■ Request ■
Include in the output exactly the lines from the opening of the data through the line containing "bore_d = 0.9; // [0.8:0.05:1.1]", and nothing more.

CAD and scene scripts:
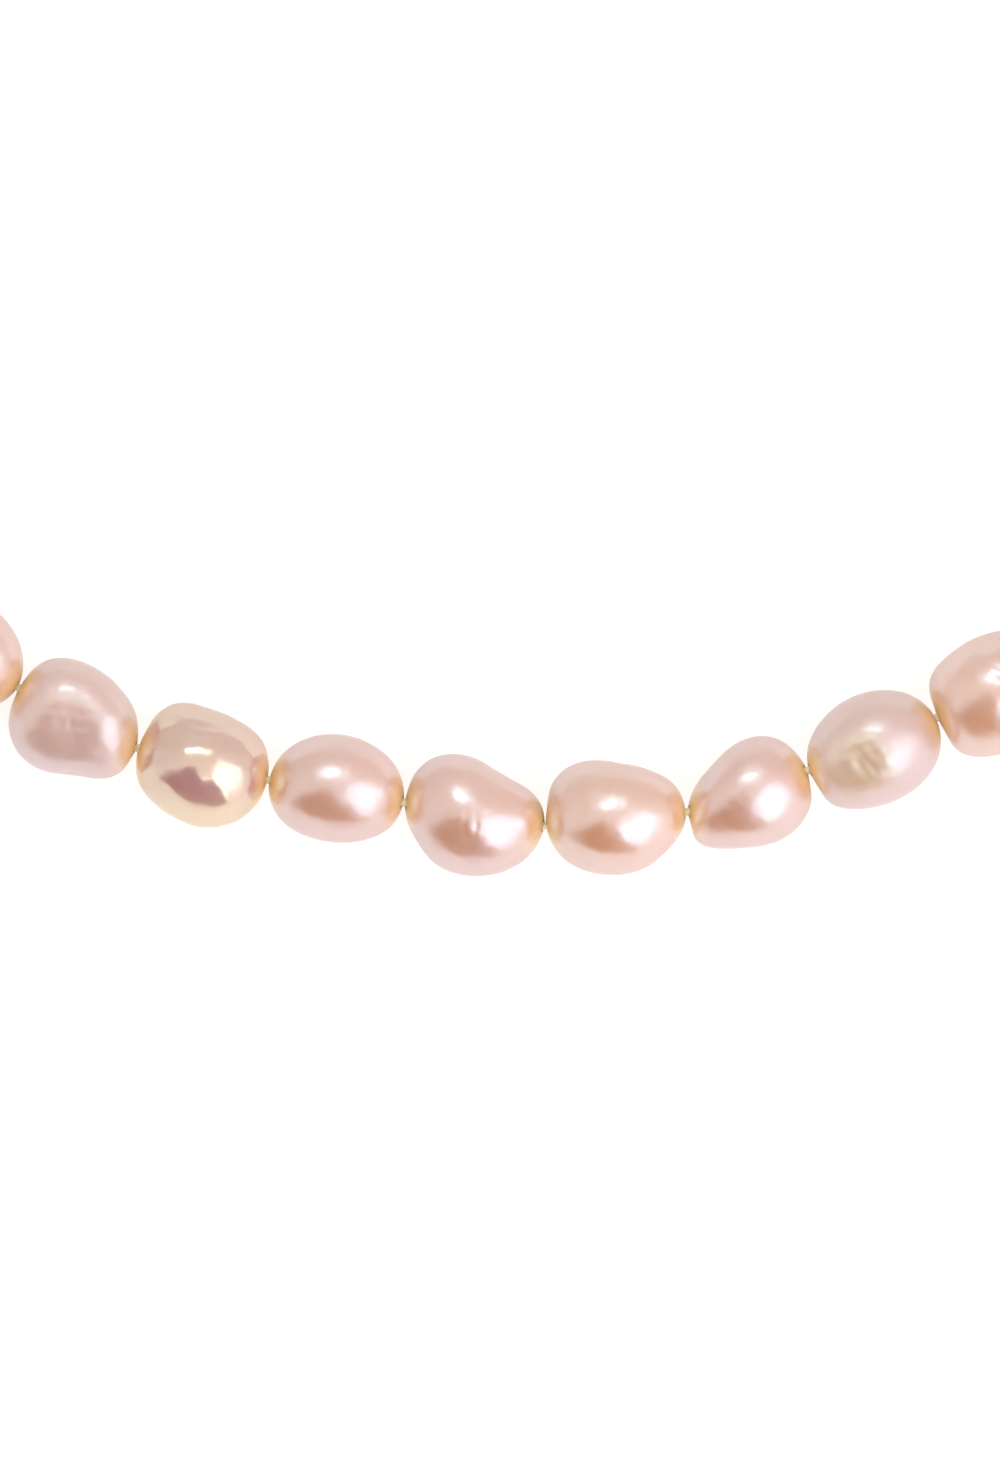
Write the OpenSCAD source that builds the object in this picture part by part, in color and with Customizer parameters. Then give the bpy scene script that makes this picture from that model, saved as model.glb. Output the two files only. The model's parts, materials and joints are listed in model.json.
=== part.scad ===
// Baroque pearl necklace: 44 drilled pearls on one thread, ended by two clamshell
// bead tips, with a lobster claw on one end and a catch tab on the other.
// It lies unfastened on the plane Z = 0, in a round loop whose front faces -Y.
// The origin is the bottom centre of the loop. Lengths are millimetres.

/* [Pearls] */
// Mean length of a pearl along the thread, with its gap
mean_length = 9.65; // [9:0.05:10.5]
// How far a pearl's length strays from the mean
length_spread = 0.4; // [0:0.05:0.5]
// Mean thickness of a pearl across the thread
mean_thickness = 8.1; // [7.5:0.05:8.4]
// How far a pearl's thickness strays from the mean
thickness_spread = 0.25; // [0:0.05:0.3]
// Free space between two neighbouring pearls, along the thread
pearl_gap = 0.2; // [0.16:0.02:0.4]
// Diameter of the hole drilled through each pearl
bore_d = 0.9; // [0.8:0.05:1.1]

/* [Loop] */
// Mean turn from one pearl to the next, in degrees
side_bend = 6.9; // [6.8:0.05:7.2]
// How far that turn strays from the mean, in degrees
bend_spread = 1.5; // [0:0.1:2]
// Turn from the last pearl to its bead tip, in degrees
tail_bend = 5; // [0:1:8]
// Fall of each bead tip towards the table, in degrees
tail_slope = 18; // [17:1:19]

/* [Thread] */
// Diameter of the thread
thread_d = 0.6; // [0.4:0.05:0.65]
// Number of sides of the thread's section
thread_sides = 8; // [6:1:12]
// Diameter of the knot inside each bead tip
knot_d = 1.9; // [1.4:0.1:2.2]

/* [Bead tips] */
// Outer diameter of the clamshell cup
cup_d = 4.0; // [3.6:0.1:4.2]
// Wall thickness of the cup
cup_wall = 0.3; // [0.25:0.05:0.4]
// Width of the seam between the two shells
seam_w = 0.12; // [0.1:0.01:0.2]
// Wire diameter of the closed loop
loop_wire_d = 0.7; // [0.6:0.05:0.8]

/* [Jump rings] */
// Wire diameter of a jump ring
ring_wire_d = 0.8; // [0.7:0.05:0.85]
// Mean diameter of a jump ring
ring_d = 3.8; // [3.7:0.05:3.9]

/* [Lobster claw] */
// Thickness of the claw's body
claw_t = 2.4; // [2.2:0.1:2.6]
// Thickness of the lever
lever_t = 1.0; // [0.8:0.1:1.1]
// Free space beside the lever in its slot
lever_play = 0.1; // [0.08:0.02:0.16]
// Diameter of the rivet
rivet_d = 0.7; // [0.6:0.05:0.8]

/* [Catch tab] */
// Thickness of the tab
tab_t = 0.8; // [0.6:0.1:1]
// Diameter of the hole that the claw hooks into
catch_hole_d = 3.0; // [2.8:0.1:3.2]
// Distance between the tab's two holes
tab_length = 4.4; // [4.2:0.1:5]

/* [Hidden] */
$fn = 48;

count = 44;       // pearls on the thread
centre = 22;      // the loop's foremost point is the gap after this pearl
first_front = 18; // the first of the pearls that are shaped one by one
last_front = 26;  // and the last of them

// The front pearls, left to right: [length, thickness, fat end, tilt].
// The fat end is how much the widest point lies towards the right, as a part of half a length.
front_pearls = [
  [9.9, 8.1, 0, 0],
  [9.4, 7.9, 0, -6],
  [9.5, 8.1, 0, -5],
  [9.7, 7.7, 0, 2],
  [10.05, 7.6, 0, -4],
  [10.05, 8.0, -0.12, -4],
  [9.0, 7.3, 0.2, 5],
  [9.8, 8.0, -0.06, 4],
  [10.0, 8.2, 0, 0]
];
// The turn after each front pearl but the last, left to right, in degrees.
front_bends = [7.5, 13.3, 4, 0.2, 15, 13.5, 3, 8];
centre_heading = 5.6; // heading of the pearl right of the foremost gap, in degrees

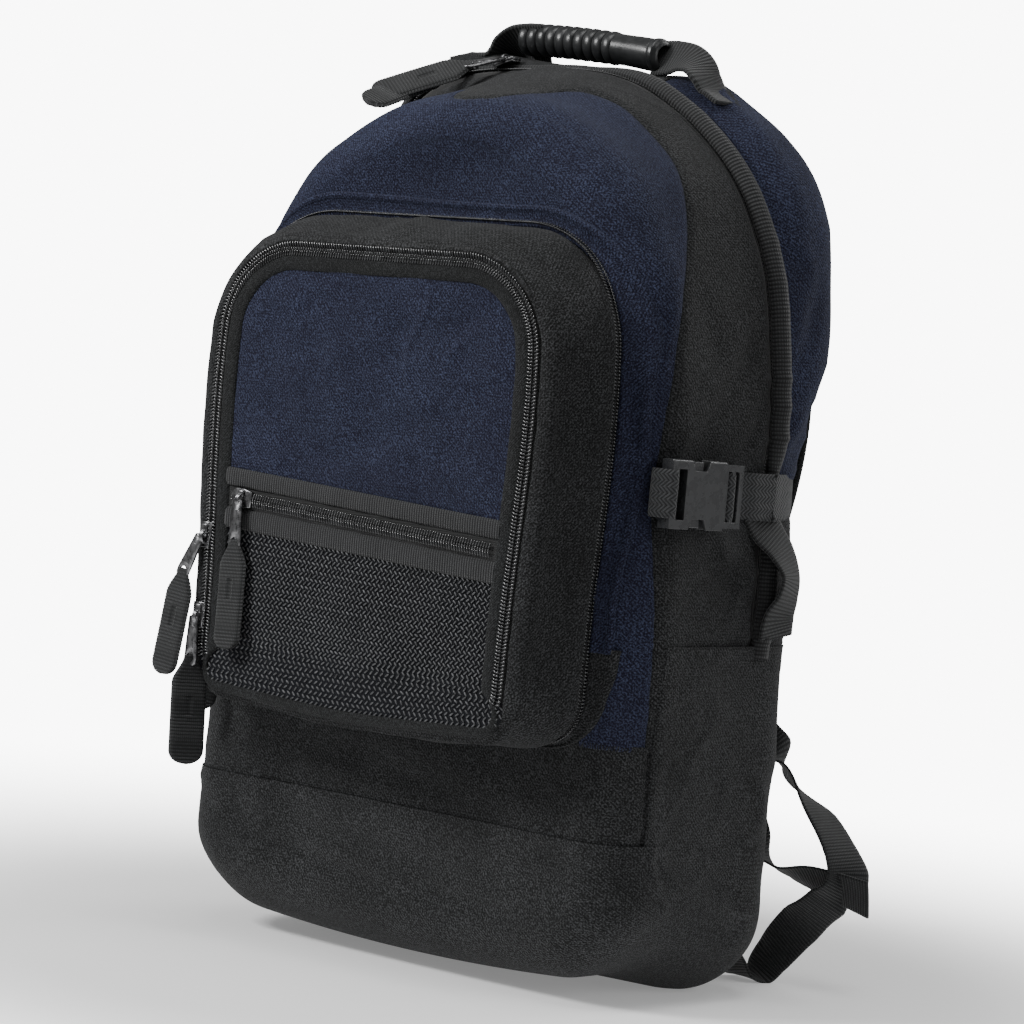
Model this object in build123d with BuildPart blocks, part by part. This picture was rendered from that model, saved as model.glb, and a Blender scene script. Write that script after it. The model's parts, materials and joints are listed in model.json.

■ Full solution ■
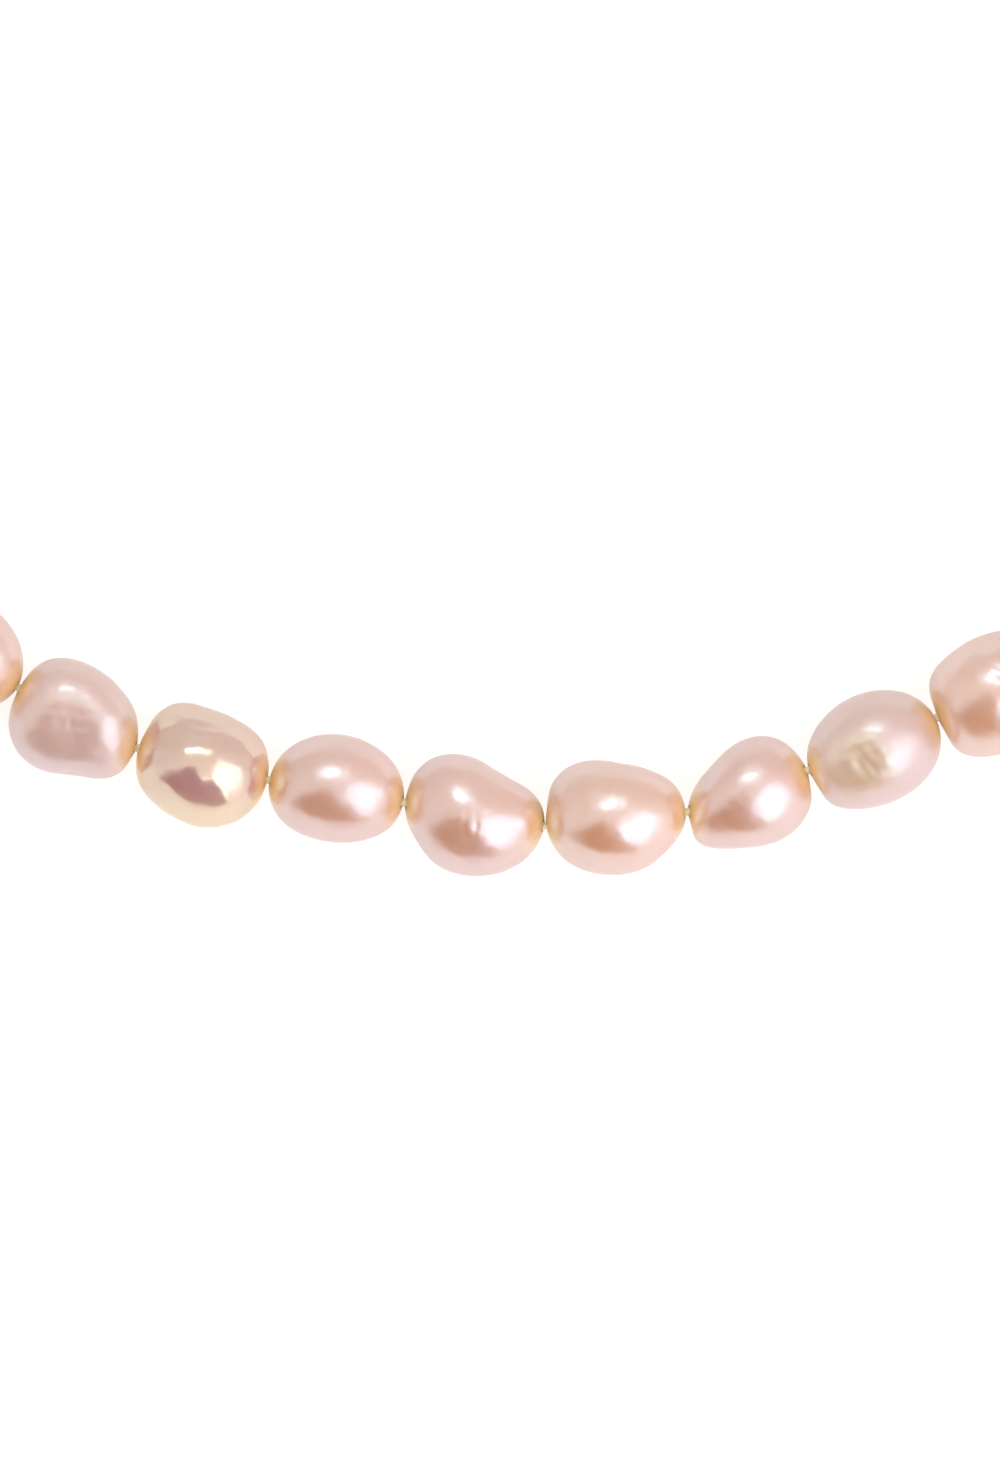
Write the OpenSCAD source that builds the object in this picture part by part, in color and with Customizer parameters. Then give the bpy scene script that makes this picture from that model, saved as model.glb. Output the two files only. The model's parts, materials and joints are listed in model.json.
=== part.scad ===
// Baroque pearl necklace: 44 drilled pearls on one thread, ended by two clamshell
// bead tips, with a lobster claw on one end and a catch tab on the other.
// It lies unfastened on the plane Z = 0, in a round loop whose front faces -Y.
// The origin is the bottom centre of the loop. Lengths are millimetres.

/* [Pearls] */
// Mean length of a pearl along the thread, with its gap
mean_length = 9.65; // [9:0.05:10.5]
// How far a pearl's length strays from the mean
length_spread = 0.4; // [0:0.05:0.5]
// Mean thickness of a pearl across the thread
mean_thickness = 8.1; // [7.5:0.05:8.4]
// How far a pearl's thickness strays from the mean
thickness_spread = 0.25; // [0:0.05:0.3]
// Free space between two neighbouring pearls, along the thread
pearl_gap = 0.2; // [0.16:0.02:0.4]
// Diameter of the hole drilled through each pearl
bore_d = 0.9; // [0.8:0.05:1.1]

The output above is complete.